Evangelho de sexta-feira: mártires como João

Comentário ao Evangelho de sexta-feira da IV semana do Tempo Comum. «João, a quem mandei cortar a cabeça, ressuscitou». A história do martírio do Batista, prefigurando a morte de Cristo, lembra-nos que somos chamados a ser testemunhas da verdade no nosso ambiente.

Evangelho (Mc 6,14-29)

O rei Herodes ouviu falar de Jesus, pois a sua fama chegara a toda a parte e dizia-se:

«João Batista ressuscitou dos mortos; por isso ele tem o poder de fazer milagres».

Outros diziam:

«É Elias».

Outros diziam ainda:

«É um profeta como os antigos profetas».

Mas Herodes, ao ouvir falar de tudo isto, dizia:

«João, a quem mandei cortar a cabeça, ressuscitou».

De facto, Herodes mandara prender João e algemá-lo no cárcere, por causa de Herodíades, a esposa de seu irmão Filipe, que ele tinha tomado por mulher. João dizia a Herodes: «Não podes ter contigo a mulher do teu irmão». Herodíades odiava João Batista e queria dar-lhe a morte, mas não podia, porque Herodes respeitava João, sabendo que era justo e santo, e por isso o protegia. Quando o ouvia, ficava perturbado, mas escutava-o com prazer.

Entretanto, chegou um dia oportuno, quando Herodes, no seu aniversário natalício, ofereceu um banquete aos grandes da corte, aos oficiais e às principais personalidades da Galileia. Entrou então a filha de Herodíades, que dançou e agradou a Herodes e aos convidados. O rei disse à jovem:

«Pede-me o que desejares e eu to darei».

E fez este juramento:

«Dar-te-ei o que me pedires, ainda que seja a metade do meu reino».

Ela saiu e perguntou à mãe:

«Que hei de pedir?».

A mãe respondeu-lhe:

«Pede a cabeça de João Batista».

Ela voltou apressadamente à presença do rei e fez-lhe este pedido:

«Quero que me dês sem demora, num prato, a cabeça de João Batista».

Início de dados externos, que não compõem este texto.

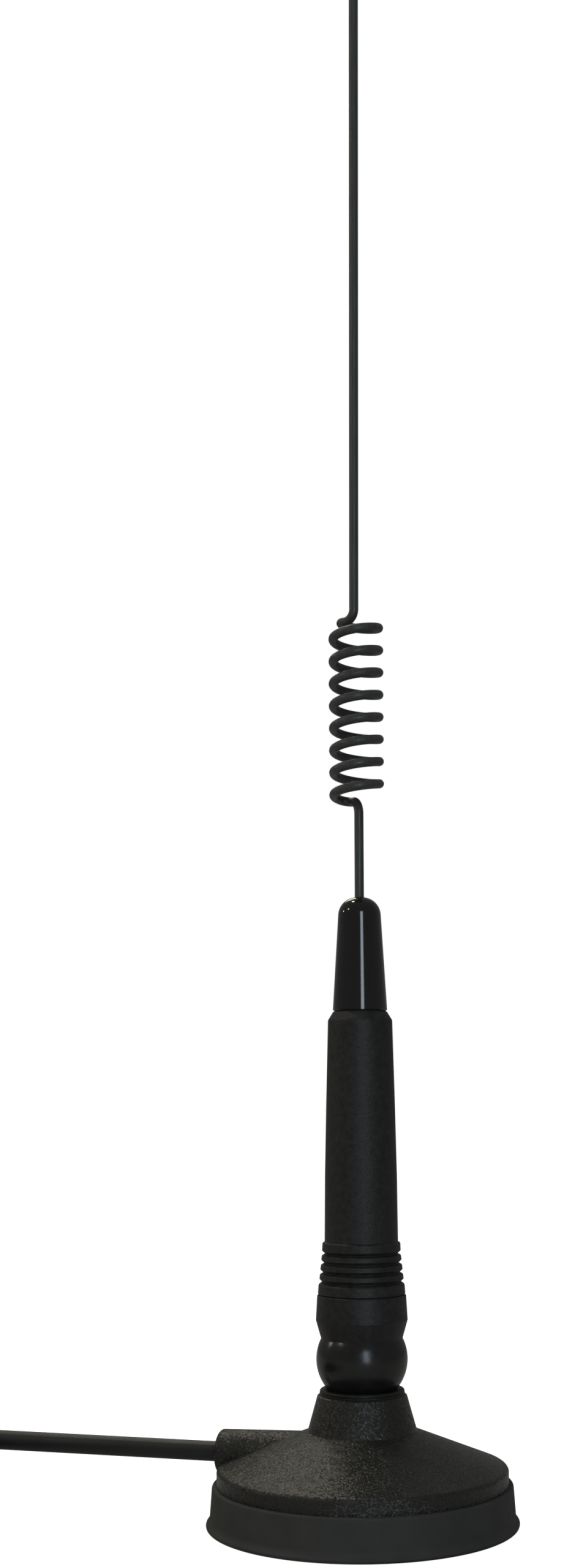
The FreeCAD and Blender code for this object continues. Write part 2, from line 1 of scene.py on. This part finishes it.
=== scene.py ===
"""Looks of the magnetic-mount mobile antenna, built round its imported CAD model. Metres, +Z up."""
import math

import bpy
from mathutils import Matrix, Vector


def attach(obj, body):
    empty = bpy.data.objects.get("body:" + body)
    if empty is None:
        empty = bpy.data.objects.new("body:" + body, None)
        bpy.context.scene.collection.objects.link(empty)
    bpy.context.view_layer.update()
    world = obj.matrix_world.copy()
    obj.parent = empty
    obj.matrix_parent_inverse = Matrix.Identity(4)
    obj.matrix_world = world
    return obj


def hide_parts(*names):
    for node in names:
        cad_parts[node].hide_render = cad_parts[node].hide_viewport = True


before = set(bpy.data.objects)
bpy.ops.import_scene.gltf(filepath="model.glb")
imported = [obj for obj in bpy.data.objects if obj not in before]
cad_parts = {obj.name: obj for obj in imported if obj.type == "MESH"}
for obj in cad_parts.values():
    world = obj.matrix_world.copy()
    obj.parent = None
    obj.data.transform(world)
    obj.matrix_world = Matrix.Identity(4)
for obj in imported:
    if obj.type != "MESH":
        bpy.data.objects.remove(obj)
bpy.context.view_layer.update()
MM = 0.001

# ---------------------------------------------------------------- camera
EYE = Vector((0.0, -0.446, 0.1072))   # level with the upper part of the sleeve
LENS = 42.8
ROLL = math.radians(-0.33)            # the mast leans very slightly to the left in the picture
SHIFT = (-0.0500, 0.1863)


def make_camera():
    data = bpy.data.cameras.new("camera")
    data.lens = LENS
    data.sensor_width = 36.0
    data.shift_x, data.shift_y = SHIFT
    data.clip_start = 0.01
    data.clip_end = 50.0
    camera = bpy.data.objects.new("camera", data)
    camera.matrix_world = (Matrix.Translation(EYE) @ Matrix.Rotation(math.radians(90), 4, "X")
                           @ Matrix.Rotation(ROLL, 4, "Z"))
    bpy.context.scene.collection.objects.link(camera)
    bpy.context.scene.camera = camera


make_camera()

# ---------------------------------------------------------------- cable
CABLE_D = 4.95 * MM
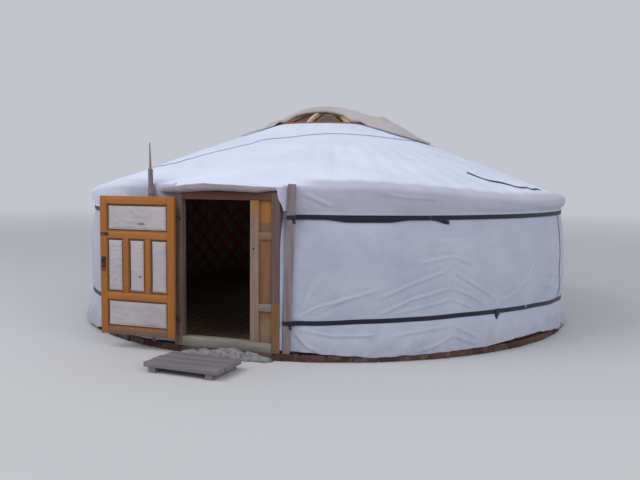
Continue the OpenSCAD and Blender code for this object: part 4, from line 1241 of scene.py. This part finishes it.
beads = []
for x0, x1, z0, z1 in panes:
    beads += [bead(x0, x0 + BEAD, z0, z1, 0, x0 + BEAD), bead(x1 - BEAD, x1, z0, z1, 0, x1 - BEAD),
              bead(x0, x1, z0, z0 + BEAD, 2, z0 + BEAD), bead(x0, x1, z1 - BEAD, z1, 2, z1 - BEAD)]
keep(join(beads), "pane_beads", SHADED_BEADING, "painted_wood", "door_leaf")
print("beads round", len(panes), "panes")

# %% [markdown]
# ## Leaf pads
#
# The inner face is padded with canvas against the cold. Each pad starts as a flat box a little
# smaller than its pane, is remeshed into small even faces, and is blown up by the cloth solver with
# no gravity. The solver's result is capped, so the pad stays in its pane, and its back stays flat
# on the boards. Then creases are pressed in: level ones in the narrow panes, slanting ones in the
# wide panes.
#
# %% Leaf pads
PAD_SWELL, PAD_FRAMES, PAD_VOXEL = 0.009, 16, 0.0075
PAD_EDGE, PAD_START, PAD_MARGIN = 0.0095, 0.0085, 0.004
PAD_FRONT, PAD_THICK, PAD_BELLY = 0.006, 0.009, 0.006
pad_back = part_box("leaf_pads")[1].y


def pad_crease(x, z, pane):
    """How deep the pad is creased at a place, in metres."""
    x0, x1, z0, z1 = pane
    if x1 - x0 < 0.3:
        level = z * 20 + 2.4 * ripple(x * 5, z * 4, x0)
        return 0.0042 * ridged(x * 1.2, level * 0.55, x0 * 7) ** 2 + 0.002 * ripple(x * 14, z * 34, x0)
    slant = ridged((x - x0) * 2.4 - z * 2.6, z * 5.0 + x * 4.2, z0 * 5) ** 2
    return 0.0052 * slant + 0.0028 * ripple(x * 10, z * 18, z0)


def blow_up(obj):
    """Runs the cloth solver on a pad and caps how far any point goes."""
    start = [vertex.co.copy() for vertex in obj.data.vertices]
    pick(obj)
    cloth = obj.modifiers.new("swelling", "CLOTH")
    cloth.settings.use_pressure = True
    cloth.settings.uniform_pressure_force = 4
    cloth.settings.effector_weights.gravity = 0
    for frame_number in range(1, PAD_FRAMES + 1):
        scene.frame_set(frame_number)
    bpy.ops.object.modifier_apply(modifier=cloth.name)
    scene.frame_set(1)
    for vertex, was in zip(obj.data.vertices, start):
        move = vertex.co - was
        if move.length > PAD_SWELL:
            vertex.co = was + move.normalized() * PAD_SWELL


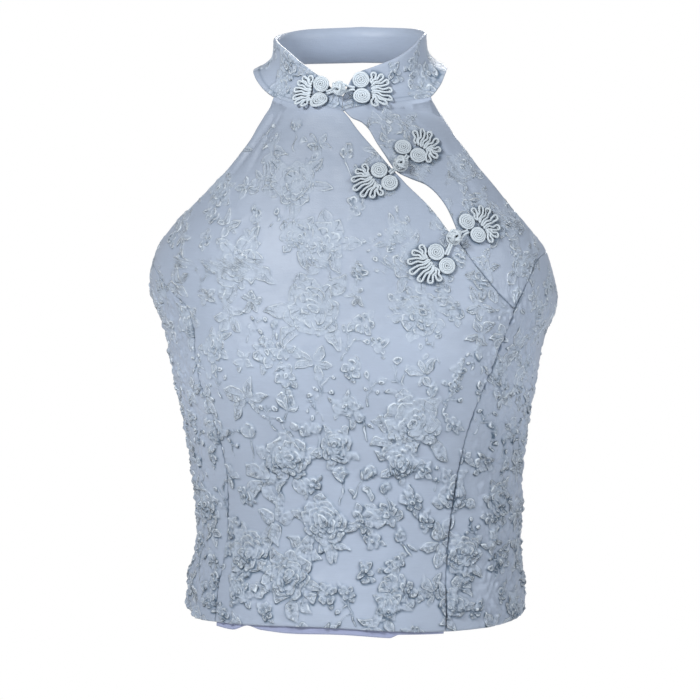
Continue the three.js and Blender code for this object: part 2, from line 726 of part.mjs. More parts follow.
// One half of a frog: two discs side by side and the fan beyond them
function addFrogHalf(frog, half) {
  const frame = clothFrame(frog.on, half, half.turn);
  const disc = discSolid();
  for (const [label, across] of [['a', DISC.apart / 2 + SEAM / 2], ['b', -DISC.apart / 2 - SEAM / 2]]) {
    const lift = seatLift(frame, across);
    const geometry = placedGeometry(disc, (x, y, z) => inPlane(frame, x, across + y, z + lift));
    addPiece(`${frog.name}_disc_${half.side}_${label}`, geometry, 'cord');
  }
  const root = new THREE.Vector2(FAN_ROOT.at, 0);
  const laid = (x, y, z) => {
    const turned = new THREE.Vector2(x, y).rotateAround(root, half.fanTurn * degrees);
    return onCloth(frame, turned.x, turned.y, z + FASTENING_LIFT);
  };
  addPiece(`${frog.name}_fan_${half.side}`, placedGeometry(fanSolid(), laid), 'cord');
  return frame;
}

// How a cord runs over the cloth from the knot to the notch between a half's discs
function cordFrame(knotFrame, halfFrame) {
  const notch = inPlane(halfFrame, -STEM.notch, 0, 0);
  const run = notch.clone().sub(knotFrame.origin);
  const forward = run.clone().addScaledVector(knotFrame.up, -run.dot(knotFrame.up)).normalize();
  const across = knotFrame.up.clone().cross(forward);
  return { frame: { ...knotFrame, forward, across }, length: run.dot(forward) };
}

function addFrog(frog) {
  const [rightFrame, leftFrame] = frog.halves.map((half) => addFrogHalf(frog, half));
  const knotFrame = clothFrame(frog.on, frog.knot, 0);
  const stem = cordFrame(knotFrame, rightFrame);
  const knot = knotSolid().add(stemSolid(stem.length));
  const laid = (x, y, z) => onCloth(stem.frame, x, y, z);
  addPiece(`${frog.name}_knot`, placedGeometry(knot, laid), 'cord');
  const loop = cordFrame(knotFrame, leftFrame);
  const reversed = (x, y, z) => onCloth(loop.frame, loop.length - x, -y, z);
  addPiece(`${frog.name}_loop`, placedGeometry(loopSolid(loop.length), reversed), 'cord');
}
FROGS.forEach(addFrog);

export default top;
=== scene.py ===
# Chinese style halter top in pale blue grey jacquard, filled out as worn and seen from its front.
# Tables and sizes are millimetres and degrees, in the frame's own axes, and meshes are made in metres.
# A table's rows begin with the height or angle at which the rest of the row holds.
import math
from types import SimpleNamespace as Sizes

import bpy
import numpy as np
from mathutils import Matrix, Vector


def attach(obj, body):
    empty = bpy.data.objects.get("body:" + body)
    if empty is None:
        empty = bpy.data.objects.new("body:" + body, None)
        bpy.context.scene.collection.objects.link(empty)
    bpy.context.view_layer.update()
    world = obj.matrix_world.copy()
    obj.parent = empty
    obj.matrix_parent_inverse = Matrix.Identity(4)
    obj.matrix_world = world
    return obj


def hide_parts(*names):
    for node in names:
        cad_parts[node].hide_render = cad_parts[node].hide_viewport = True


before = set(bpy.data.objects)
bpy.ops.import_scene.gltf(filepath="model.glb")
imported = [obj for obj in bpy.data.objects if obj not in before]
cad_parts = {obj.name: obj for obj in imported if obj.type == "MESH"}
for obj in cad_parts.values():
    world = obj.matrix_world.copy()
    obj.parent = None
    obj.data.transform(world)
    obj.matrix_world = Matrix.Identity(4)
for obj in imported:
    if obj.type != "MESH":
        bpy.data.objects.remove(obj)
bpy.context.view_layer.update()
MM = 0.001
CIRCLE = 2 * math.pi


# Camera. The photograph is taken from a little to the wearer's left and just above the bust,
# from far enough away that the sides stay almost parallel.
CAMERA = Sizes(turn=10.5, rise=3.0, distance=2.6, view_width=0.532, sensor=36.0, nearest=0.05)
TARGET = Vector((0, 0, -0.2128))


def add_object(name, data):
    thing = bpy.data.objects.new(name, data)
    bpy.context.scene.collection.objects.link(thing)
    return thing


def aim(name, data, turn, rise, distance):
    turn, rise = math.radians(turn), math.radians(rise)
    back = Vector((math.sin(turn) * math.cos(rise), -math.cos(turn) * math.cos(rise), math.sin(rise)))
    aimed = add_object(name, data)
    aimed.location = TARGET + back * distance
    aimed.rotation_euler = back.to_track_quat("Z", "Y").to_euler()
    return aimed


lens = bpy.data.cameras.new("camera")
lens.sensor_width = CAMERA.sensor
lens.lens = CAMERA.sensor * CAMERA.distance / CAMERA.view_width
lens.clip_start = CAMERA.nearest
bpy.context.scene.camera = aim("camera", lens, CAMERA.turn, CAMERA.rise, CAMERA.distance)


# Studio. A white room: a pale floor well below the hem, white all round, a broad soft light from
# above on the wearer's right, and weaker ones that open the shadows on the other side and behind.
FLOOR = Sizes(height=-0.75, radius=9.0, corners=64, shade=(0.8, 0.8, 0.8, 1), roughness=0.9)
ROOM_LIGHT = 0.25
SOFT_LIGHTS = [
    dict(name="key", turn=-38, rise=33, distance=2.2, size=0.6, power=37, tint=(1.0, 0.995, 0.985)),
    dict(name="fill", turn=50, rise=22, distance=2.2, size=0.9, power=21, tint=(0.98, 0.99, 1.0)),
    dict(name="rear", turn=165, rise=30, distance=2.4, size=1.0, power=32, tint=(1.0, 1.0, 1.0)),
]


def add_node(tree, kind, *inputs, named={}, **settings):
    node = tree.nodes.new(kind)
    for key, value in settings.items():
        setattr(node, key, value)
    for key, value in (*enumerate(inputs), *named.items()):
        if isinstance(value, bpy.types.NodeSocket):
            tree.links.new(value, node.inputs[key])
        elif value is not None:
            node.inputs[key].default_value = value
    return node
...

O rei ficou consternado, mas por causa do juramento e dos convidados, não quis recusar o pedido. E mandou imediatamente um guarda, com ordem de trazer a cabeça de João. O guarda foi à cadeia, cortou a cabeça de João e trouxe-a num prato. A jovem recebeu-a e entregou-a à mãe. Quando os discípulos de João souberam a notícia, foram buscar o seu cadáver e deram-lhe sepultura.


Comentário

No Evangelho de Marcos, o relato do martírio do Batista é enquadrado entre o envio dos doze apóstolos e o seu regresso, como que para indicar que o martírio é uma possibilidade no horizonte de um apóstolo de Jesus Cristo.

Mas os detalhes da história permitem antecipar um pouco o sacrifício do Senhor. Tal como o Mestre, João não teve medo de dizer a verdade: «Não podes ter contigo a mulher do teu irmão», e todos, incluindo Herodes, pensaram que ele era um homem justo e santo, como Jesus, de quem as pessoas diziam que «ele fez todas as coisas bem» (Mc 7, 37).

O destino de João, como o de Jesus, caiu nas mãos de homens como Herodes e Pilatos, fracos e medrosos, que não quiseram hostilizar os outros, até ao ponto de sacrificar a verdade para evitar problemas pessoais. Tanto o profeta como o Messias morrem cruelmente na solidão da prisão e da cruz. E no final os discípulos de ambos vêm recolher os seus corpos e colocá-los num túmulo.

Naquela época falava-se tanto do martírio do Batista que as pessoas acreditavam que este profeta continuava em ação: «João Batista ressuscitou dos mortos; por isso ele tem o poder de fazer milagres».

João é o primeiro a imitar o Senhor na sua “entrega da vida pelos seus amigos”. É por isso que ele é o único santo cujo nascimento e morte a Igreja celebra liturgicamente.

Ao relermos o martírio deste homem santo, podemos recordar que somos todos chamados a ser mártires, testemunhas da verdade. Tal como o Batista, todos devem ver em nós uma semelhança a Jesus.

Não podemos ter medo de manifestar a presença de Deus à nossa volta, suportando alegremente os riscos que vêm com a coerência de uma fé vivida generosamente. «Temos de fazer nossa a vida e a morte de Cristo. Morrer pela mortificação e penitência, para que Cristo possa viver em nós através do Amor»[1].


[1] S. Josemaria, Via Sacra, XIV estação.